Cobblestones in Savannah, Georgia. Image courtesy Robin Williams.

Cobblestones (often brought to American shores as ballast in the hulls of ships) were common among the first efforts to pave streets, but were relatively quickly abandoned for more uniformly shaped materials. Vitrified brick surged in popularity in the late 19th century; withstanding excess heat made it more durable than standard bricks. Asphalt emerged in 1870, and concrete 20 years later, though made with a madcap array of aggregate materials—everything from oyster shells to baseball-size hunks of rock. As these two materials were refined, they crowded out all others, and by the mid-1920s nearly all North American streets were paved.

Concrete in Savannah, Georgia. Note the large chunks of rock used as aggregate. Image courtesy Robin Williams.

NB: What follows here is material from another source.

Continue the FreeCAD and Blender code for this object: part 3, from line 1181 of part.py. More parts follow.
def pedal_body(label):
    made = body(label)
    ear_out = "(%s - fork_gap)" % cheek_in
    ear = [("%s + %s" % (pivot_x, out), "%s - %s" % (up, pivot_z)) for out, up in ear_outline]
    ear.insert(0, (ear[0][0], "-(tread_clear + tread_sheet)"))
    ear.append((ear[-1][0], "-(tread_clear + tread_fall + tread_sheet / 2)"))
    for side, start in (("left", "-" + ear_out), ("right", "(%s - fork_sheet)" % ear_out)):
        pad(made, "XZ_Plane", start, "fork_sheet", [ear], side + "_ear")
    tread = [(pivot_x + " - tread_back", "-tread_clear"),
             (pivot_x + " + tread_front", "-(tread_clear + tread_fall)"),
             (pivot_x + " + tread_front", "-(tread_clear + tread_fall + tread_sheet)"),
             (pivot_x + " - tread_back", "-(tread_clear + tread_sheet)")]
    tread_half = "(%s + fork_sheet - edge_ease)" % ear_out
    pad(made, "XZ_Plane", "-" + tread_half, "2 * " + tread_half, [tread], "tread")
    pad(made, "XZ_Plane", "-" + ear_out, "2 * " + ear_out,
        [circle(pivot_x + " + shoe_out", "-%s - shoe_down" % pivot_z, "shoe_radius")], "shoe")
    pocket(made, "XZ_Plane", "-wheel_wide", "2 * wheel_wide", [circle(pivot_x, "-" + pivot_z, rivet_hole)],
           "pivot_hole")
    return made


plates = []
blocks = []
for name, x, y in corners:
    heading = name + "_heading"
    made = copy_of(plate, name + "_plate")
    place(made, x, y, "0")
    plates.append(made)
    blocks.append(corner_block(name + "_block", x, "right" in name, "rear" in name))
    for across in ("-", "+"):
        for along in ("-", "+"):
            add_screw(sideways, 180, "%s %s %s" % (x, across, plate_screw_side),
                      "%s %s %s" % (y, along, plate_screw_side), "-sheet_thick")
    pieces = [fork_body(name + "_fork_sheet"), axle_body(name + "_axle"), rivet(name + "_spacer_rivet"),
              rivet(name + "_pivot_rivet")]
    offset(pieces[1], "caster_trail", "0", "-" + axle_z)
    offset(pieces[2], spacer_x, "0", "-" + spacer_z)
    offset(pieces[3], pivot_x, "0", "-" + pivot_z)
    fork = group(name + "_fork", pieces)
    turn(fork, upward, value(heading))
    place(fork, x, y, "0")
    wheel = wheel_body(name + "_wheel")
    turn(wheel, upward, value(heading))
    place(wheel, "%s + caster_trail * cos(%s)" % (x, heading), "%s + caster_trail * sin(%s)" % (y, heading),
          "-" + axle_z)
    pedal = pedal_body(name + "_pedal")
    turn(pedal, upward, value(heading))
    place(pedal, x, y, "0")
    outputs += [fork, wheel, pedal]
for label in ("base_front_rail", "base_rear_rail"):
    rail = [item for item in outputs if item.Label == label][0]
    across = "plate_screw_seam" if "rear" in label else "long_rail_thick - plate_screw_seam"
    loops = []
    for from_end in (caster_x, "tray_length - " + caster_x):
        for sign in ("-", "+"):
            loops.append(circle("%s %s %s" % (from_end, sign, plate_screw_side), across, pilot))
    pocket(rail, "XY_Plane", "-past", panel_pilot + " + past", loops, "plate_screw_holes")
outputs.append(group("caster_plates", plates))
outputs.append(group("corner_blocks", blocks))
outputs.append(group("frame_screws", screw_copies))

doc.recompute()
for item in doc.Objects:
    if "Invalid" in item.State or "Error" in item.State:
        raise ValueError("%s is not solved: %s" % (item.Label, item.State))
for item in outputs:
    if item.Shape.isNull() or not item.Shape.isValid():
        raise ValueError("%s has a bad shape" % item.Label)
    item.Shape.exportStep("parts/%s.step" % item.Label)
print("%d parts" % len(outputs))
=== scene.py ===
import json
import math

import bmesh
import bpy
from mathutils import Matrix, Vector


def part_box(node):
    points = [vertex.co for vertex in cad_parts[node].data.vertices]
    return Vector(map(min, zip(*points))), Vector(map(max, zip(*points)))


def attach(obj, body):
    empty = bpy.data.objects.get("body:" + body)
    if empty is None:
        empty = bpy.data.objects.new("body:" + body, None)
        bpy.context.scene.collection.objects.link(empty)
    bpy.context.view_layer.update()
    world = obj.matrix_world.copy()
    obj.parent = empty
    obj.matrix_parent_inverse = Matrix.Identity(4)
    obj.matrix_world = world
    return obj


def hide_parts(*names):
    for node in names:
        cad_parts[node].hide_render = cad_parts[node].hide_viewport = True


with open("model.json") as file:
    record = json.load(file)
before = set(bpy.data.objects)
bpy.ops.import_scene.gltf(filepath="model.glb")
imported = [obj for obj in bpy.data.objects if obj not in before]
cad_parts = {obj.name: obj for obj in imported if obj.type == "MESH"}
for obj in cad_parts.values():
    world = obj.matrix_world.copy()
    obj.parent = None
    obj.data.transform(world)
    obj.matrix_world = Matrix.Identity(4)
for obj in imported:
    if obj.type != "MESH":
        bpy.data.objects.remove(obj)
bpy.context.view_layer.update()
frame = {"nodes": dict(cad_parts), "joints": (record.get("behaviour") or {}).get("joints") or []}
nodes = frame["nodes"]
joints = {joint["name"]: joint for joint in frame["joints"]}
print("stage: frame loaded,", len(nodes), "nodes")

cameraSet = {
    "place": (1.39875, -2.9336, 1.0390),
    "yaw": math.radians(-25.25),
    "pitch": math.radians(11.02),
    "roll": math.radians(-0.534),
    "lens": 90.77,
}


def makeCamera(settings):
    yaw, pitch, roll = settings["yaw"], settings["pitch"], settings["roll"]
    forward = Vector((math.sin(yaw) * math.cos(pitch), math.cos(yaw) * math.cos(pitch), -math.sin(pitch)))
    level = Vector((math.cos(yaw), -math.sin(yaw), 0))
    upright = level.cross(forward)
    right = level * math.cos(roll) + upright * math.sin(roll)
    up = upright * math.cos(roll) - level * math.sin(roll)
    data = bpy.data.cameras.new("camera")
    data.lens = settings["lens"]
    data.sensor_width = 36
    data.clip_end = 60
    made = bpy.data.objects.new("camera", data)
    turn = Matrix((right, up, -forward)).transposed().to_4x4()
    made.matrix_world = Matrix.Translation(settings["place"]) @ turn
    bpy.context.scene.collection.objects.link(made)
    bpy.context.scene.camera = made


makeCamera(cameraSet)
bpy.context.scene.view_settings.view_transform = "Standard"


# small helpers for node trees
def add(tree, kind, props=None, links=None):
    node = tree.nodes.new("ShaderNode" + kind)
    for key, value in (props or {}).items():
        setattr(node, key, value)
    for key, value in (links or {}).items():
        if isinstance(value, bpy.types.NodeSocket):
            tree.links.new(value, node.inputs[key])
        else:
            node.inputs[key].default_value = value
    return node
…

This progression traces an arc of nearly unimaginable civic uplift that has long since faded into a prosaic detail of the built environment. “We look at them, especially cobblestones, as quaint pretty [things], sort of like looking at a horse and buggy—a time gone by,” Williams says. “I think they should be seen the way you might look at the railroads, and we might look at some other kind of Victorian invention, [an] H. G. Wells-ish thing.” From the early 19th century, “we basically went from a medieval level of living to a paved environment with sewers and water mains,” he says. “I can’t imagine how different those two worlds must have been in the course of a generation. We think of them as quaint, but actually, no, this is hypermodern.”

Protective ordinances for pavements are rare across the country, and the overwhelming lack of regulations means that, often, local bureaucrats have incredible sway over what gets preserved when it’s time to repair potholes. Williams has traveled to places known for their historic infrastructure (Philadelphia, Baltimore, Chicago, etc.) but also to smaller cities such as Lynchburg, Virginia, and Wilmington, North Carolina. (Wilmington has a pavement preservation ordinance.) Before a trip, Williams finds Instagram and Google Street View particularly useful in tracking historic pavements.

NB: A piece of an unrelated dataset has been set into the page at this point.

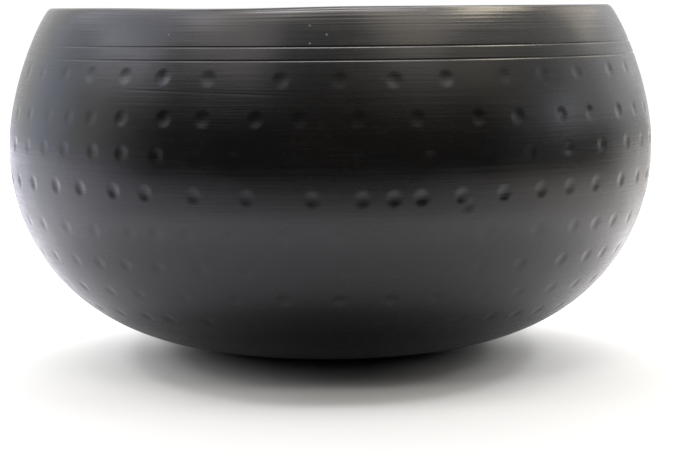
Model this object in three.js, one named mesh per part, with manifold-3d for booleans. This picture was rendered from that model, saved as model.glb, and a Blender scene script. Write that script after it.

Vitrified brick in Savannah, Georgia, with bricks arrayed in a triangle pattern at the intersection. Image courtesy Robin Williams.

The effort to draft an ordinance will get Savannah to grapple with typical preservation quandaries of scope and authenticity (do you protect historic styles of pavements that have been replaced in the recent past?). For example, Williams wants any new rule to preserve both materials and their spatial arrangement, such as Savannah’s triangle-shaped brick patterns at “T” intersections that place bricks perpendicular to wheels as they turn, reducing wear and tear.

Williams has noted ways that idiosyncratically paved streets provide ambient benefits: They calm and slow traffic, and the permeable surfaces they offer can aid stormwater infiltration. Additionally, their varied patterns and textures can communicate nonvisual cues to people with impaired sight.

And these are all values that contemporary cities are waking up to, including the understanding of how impermeable surfaces interrupt and pollute the water cycle and shared streets that elevate roads into pedestrian-friendly, quasi-public plazas. Concrete and asphalt’s dominance coincided with the dominance of the automobile, and their scaleless uniformity suits cars’ velocity, if not the walking pace of people. As lanes of traffic are peeled back for human use, the surfaces and materials needed to complement people’s presence can return to a human scale (a brick, a stone, a wood block) and desire for variability and diversity.

Wooden block pavers in Cleveland. Image courtesy Robin Williams.
Vitrified brick in St. Louis. Image courtesy Robin Williams.